* Data supplied
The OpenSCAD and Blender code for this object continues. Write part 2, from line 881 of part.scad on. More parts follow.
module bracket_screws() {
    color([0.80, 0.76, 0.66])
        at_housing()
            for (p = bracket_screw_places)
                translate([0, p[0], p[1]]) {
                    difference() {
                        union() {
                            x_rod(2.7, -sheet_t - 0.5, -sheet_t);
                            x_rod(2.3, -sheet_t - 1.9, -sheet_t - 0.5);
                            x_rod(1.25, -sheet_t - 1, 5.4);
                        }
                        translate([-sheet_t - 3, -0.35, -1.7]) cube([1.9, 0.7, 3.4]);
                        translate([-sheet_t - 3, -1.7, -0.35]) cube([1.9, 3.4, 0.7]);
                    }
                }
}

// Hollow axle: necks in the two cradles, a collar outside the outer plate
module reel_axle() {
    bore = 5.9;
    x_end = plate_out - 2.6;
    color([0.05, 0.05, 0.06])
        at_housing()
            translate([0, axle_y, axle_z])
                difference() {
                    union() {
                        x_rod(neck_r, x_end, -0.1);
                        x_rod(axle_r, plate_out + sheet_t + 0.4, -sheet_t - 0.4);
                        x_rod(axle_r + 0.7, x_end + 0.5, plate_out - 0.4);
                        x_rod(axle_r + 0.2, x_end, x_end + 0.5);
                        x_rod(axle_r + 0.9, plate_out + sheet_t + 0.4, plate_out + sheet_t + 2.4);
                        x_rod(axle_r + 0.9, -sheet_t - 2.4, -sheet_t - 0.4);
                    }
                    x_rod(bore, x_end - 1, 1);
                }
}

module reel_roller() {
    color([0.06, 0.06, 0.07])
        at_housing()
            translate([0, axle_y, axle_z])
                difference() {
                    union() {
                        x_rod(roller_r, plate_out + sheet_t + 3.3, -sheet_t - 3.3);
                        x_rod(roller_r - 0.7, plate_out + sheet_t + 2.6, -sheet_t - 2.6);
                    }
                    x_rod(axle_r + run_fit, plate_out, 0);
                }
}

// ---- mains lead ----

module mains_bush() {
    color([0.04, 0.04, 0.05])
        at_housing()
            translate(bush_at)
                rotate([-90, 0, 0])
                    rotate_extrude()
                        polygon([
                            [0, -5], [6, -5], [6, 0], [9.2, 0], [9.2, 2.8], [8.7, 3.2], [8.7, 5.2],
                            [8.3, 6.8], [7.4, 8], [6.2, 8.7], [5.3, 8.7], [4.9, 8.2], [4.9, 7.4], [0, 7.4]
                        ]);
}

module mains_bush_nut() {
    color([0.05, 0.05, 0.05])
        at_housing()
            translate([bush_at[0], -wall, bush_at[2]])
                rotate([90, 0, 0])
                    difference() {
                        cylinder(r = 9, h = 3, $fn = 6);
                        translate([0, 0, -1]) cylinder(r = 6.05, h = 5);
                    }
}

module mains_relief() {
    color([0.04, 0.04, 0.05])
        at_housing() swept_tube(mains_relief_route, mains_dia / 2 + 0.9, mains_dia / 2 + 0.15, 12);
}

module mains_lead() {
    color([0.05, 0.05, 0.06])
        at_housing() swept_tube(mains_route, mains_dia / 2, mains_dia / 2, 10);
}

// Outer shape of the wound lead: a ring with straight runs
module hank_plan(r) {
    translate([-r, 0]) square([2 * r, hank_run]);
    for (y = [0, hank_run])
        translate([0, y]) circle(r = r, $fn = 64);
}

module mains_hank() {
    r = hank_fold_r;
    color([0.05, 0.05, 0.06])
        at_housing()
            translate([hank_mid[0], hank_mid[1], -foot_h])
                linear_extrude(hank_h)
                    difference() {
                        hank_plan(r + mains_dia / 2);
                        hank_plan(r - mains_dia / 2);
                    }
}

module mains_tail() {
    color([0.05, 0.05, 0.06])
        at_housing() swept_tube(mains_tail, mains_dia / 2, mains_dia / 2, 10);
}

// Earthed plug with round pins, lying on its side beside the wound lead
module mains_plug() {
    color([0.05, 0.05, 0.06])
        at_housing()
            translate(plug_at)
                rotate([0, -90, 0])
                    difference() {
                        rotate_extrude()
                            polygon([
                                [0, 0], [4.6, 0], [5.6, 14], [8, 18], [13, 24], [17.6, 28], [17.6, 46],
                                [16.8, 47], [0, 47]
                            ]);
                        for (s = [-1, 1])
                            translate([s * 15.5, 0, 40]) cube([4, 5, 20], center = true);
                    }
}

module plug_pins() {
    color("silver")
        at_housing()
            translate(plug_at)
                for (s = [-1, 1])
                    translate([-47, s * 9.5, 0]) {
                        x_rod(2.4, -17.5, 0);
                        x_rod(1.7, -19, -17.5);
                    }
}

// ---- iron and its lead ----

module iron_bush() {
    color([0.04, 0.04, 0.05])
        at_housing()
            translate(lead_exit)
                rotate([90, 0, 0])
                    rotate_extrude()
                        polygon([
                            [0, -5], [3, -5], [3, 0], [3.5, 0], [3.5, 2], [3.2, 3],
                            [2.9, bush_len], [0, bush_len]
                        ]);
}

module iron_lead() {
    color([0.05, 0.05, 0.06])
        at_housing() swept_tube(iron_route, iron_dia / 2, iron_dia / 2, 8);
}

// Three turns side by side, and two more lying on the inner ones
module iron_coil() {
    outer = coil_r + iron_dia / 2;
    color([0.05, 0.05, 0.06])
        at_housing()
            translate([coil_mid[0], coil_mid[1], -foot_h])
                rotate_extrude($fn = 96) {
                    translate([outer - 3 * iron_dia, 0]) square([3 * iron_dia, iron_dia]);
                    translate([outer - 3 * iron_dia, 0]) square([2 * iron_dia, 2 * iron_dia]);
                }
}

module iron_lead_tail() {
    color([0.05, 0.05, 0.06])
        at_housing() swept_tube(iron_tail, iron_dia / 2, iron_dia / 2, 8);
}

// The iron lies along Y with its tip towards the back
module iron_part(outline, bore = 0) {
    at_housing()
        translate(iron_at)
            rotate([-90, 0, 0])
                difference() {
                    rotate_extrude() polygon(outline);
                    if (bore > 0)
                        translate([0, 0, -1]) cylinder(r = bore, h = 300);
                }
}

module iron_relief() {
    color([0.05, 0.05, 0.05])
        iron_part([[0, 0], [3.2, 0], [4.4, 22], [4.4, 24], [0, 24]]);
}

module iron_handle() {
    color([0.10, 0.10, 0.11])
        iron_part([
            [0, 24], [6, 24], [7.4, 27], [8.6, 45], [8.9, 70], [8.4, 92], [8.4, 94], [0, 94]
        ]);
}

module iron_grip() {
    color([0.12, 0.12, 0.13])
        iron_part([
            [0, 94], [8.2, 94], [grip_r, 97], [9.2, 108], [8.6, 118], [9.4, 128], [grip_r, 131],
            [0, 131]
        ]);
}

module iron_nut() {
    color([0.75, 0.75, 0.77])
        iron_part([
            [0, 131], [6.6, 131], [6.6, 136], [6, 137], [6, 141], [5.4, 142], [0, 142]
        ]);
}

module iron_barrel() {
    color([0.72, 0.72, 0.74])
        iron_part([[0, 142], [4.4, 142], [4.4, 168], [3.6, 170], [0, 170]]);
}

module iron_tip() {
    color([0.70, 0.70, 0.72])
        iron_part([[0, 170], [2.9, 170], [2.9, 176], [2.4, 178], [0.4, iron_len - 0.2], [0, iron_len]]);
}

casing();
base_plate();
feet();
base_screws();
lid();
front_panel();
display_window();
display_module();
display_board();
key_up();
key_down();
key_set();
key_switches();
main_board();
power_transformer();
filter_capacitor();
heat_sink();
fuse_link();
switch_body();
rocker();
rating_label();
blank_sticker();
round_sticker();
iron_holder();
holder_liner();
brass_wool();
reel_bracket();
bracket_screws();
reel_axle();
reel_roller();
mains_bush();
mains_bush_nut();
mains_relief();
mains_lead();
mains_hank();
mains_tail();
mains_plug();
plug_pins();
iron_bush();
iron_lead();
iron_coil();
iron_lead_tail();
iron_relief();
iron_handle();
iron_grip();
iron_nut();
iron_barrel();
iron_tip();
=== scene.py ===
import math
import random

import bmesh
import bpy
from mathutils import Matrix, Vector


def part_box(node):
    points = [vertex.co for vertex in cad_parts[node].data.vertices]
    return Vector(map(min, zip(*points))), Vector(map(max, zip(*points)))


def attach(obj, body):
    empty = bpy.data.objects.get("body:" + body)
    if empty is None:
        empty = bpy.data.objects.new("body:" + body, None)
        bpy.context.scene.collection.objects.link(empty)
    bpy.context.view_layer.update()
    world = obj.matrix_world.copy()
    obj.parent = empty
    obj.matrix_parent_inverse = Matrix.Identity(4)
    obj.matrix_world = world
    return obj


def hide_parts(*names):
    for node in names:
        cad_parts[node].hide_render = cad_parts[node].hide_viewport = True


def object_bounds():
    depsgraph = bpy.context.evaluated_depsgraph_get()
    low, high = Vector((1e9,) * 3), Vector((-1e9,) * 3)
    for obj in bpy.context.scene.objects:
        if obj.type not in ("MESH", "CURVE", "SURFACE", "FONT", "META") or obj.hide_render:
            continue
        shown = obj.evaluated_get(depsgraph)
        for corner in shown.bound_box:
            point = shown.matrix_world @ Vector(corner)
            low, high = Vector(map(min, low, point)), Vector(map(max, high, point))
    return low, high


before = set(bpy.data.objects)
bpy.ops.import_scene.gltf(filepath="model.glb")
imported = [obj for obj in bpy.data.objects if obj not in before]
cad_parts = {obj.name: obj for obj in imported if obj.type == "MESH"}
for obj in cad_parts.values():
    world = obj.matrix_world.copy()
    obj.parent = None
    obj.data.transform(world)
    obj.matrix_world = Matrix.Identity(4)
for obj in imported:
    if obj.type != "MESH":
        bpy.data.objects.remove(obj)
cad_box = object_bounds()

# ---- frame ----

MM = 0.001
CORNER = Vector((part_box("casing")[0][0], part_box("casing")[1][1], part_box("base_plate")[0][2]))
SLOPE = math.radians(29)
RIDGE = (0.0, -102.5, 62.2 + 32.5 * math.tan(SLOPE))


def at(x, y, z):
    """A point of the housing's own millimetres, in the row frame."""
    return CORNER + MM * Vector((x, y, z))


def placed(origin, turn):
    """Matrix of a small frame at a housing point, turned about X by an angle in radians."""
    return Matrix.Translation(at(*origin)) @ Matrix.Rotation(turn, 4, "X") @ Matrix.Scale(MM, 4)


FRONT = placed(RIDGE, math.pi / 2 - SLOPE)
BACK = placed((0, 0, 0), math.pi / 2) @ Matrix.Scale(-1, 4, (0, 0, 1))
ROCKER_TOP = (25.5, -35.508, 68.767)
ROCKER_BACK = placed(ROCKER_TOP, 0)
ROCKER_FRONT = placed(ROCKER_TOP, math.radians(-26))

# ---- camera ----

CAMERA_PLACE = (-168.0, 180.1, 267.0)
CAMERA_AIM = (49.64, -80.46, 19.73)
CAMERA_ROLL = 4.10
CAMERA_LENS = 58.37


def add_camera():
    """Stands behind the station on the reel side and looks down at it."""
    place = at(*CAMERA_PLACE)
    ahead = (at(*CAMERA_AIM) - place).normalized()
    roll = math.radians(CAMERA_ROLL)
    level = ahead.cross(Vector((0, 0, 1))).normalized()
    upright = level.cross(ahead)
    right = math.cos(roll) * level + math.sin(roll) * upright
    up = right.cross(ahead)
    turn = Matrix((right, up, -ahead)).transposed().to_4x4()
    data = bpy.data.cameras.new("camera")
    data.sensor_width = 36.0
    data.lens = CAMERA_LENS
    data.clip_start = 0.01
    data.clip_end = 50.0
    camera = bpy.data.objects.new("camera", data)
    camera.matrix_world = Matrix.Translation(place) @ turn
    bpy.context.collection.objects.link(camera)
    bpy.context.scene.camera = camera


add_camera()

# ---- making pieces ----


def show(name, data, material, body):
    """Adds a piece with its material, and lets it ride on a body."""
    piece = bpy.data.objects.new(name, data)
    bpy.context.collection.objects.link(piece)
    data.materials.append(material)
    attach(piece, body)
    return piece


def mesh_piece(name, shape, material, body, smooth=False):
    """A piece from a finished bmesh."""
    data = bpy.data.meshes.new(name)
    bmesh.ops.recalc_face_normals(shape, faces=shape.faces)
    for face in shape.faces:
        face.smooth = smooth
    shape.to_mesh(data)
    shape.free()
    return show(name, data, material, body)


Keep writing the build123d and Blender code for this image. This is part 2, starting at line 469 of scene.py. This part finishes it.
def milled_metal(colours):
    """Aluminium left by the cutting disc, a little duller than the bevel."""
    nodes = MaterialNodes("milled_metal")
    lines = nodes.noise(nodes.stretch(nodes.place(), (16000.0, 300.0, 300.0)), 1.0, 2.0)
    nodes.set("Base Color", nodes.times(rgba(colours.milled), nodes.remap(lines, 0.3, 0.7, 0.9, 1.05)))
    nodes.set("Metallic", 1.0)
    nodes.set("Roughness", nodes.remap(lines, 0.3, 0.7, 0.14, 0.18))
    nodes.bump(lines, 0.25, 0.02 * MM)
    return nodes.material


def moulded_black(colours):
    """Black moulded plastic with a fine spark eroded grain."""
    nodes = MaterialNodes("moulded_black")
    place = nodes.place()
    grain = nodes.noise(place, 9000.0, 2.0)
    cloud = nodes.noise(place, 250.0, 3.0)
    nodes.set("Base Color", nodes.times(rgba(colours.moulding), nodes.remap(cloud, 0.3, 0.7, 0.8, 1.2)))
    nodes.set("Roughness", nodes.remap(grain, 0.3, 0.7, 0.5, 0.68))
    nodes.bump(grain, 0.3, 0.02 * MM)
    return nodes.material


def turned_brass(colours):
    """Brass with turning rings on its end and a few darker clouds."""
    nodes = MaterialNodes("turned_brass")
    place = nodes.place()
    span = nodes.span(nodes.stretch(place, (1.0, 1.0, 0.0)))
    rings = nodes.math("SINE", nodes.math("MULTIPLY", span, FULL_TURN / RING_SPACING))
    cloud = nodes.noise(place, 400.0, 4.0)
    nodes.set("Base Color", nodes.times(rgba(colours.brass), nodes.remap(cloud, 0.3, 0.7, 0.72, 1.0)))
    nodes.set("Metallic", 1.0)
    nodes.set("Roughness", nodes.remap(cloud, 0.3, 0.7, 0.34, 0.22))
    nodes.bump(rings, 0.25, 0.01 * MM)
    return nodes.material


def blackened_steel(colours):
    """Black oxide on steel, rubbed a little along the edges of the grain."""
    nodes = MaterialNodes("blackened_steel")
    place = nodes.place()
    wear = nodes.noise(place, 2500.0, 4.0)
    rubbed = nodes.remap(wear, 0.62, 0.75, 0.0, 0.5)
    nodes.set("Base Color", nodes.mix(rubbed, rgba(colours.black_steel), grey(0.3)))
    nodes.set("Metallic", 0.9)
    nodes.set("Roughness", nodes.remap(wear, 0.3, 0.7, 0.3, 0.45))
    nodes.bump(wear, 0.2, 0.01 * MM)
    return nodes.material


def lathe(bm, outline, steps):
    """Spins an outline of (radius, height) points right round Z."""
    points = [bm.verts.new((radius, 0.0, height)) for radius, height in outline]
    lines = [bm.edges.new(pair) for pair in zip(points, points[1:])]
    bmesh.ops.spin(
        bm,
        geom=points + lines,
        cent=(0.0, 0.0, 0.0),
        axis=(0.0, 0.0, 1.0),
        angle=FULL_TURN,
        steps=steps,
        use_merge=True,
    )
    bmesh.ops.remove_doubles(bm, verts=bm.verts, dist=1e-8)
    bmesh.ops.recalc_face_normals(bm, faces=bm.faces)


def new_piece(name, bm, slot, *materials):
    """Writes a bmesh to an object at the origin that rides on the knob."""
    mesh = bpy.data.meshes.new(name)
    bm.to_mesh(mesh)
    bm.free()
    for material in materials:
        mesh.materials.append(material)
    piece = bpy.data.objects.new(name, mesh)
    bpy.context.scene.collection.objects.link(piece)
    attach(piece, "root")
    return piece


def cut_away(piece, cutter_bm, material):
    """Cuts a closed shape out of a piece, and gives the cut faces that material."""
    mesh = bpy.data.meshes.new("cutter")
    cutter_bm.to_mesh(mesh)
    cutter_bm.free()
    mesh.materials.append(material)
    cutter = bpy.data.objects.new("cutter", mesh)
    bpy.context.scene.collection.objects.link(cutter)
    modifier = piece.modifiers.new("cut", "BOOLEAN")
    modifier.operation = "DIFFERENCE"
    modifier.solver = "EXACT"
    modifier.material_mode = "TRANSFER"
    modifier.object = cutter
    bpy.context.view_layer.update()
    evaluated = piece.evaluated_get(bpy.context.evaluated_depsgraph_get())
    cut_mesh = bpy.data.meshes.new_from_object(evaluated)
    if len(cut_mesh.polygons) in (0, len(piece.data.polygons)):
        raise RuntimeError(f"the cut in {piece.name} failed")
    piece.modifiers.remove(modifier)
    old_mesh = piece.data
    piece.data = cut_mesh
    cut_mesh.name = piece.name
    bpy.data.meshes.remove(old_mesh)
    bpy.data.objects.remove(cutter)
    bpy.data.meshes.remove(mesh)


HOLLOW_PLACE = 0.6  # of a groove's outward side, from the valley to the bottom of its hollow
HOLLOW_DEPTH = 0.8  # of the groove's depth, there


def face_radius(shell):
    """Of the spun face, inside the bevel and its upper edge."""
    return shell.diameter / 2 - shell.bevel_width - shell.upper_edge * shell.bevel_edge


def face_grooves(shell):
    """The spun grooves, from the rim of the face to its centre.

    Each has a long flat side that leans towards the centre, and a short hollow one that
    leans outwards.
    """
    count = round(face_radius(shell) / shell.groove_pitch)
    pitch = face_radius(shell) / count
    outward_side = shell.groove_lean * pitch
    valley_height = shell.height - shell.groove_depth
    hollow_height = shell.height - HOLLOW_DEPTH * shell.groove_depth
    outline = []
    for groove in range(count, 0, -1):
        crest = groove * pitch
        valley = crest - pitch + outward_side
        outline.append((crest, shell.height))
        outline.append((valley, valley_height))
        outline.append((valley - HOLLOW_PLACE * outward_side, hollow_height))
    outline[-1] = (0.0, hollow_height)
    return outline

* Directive
Using the data above, repeat exactly the lines that begin at the line with "iron_bush();" and end at the line with "RIDGE = (0.0, -102.5, 62.2", both ends included.

* Answer below
iron_bush();
iron_lead();
iron_coil();
iron_lead_tail();
iron_relief();
iron_handle();
iron_grip();
iron_nut();
iron_barrel();
iron_tip();
=== scene.py ===
import math
import random

import bmesh
import bpy
from mathutils import Matrix, Vector


def part_box(node):
    points = [vertex.co for vertex in cad_parts[node].data.vertices]
    return Vector(map(min, zip(*points))), Vector(map(max, zip(*points)))


def attach(obj, body):
    empty = bpy.data.objects.get("body:" + body)
    if empty is None:
        empty = bpy.data.objects.new("body:" + body, None)
        bpy.context.scene.collection.objects.link(empty)
    bpy.context.view_layer.update()
    world = obj.matrix_world.copy()
    obj.parent = empty
    obj.matrix_parent_inverse = Matrix.Identity(4)
    obj.matrix_world = world
    return obj


def hide_parts(*names):
    for node in names:
        cad_parts[node].hide_render = cad_parts[node].hide_viewport = True


def object_bounds():
    depsgraph = bpy.context.evaluated_depsgraph_get()
    low, high = Vector((1e9,) * 3), Vector((-1e9,) * 3)
    for obj in bpy.context.scene.objects:
        if obj.type not in ("MESH", "CURVE", "SURFACE", "FONT", "META") or obj.hide_render:
            continue
        shown = obj.evaluated_get(depsgraph)
        for corner in shown.bound_box:
            point = shown.matrix_world @ Vector(corner)
            low, high = Vector(map(min, low, point)), Vector(map(max, high, point))
    return low, high


before = set(bpy.data.objects)
bpy.ops.import_scene.gltf(filepath="model.glb")
imported = [obj for obj in bpy.data.objects if obj not in before]
cad_parts = {obj.name: obj for obj in imported if obj.type == "MESH"}
for obj in cad_parts.values():
    world = obj.matrix_world.copy()
    obj.parent = None
    obj.data.transform(world)
    obj.matrix_world = Matrix.Identity(4)
for obj in imported:
    if obj.type != "MESH":
        bpy.data.objects.remove(obj)
cad_box = object_bounds()

# ---- frame ----

MM = 0.001
CORNER = Vector((part_box("casing")[0][0], part_box("casing")[1][1], part_box("base_plate")[0][2]))
SLOPE = math.radians(29)
RIDGE = (0.0, -102.5, 62.2 + 32.5 * math.tan(SLOPE))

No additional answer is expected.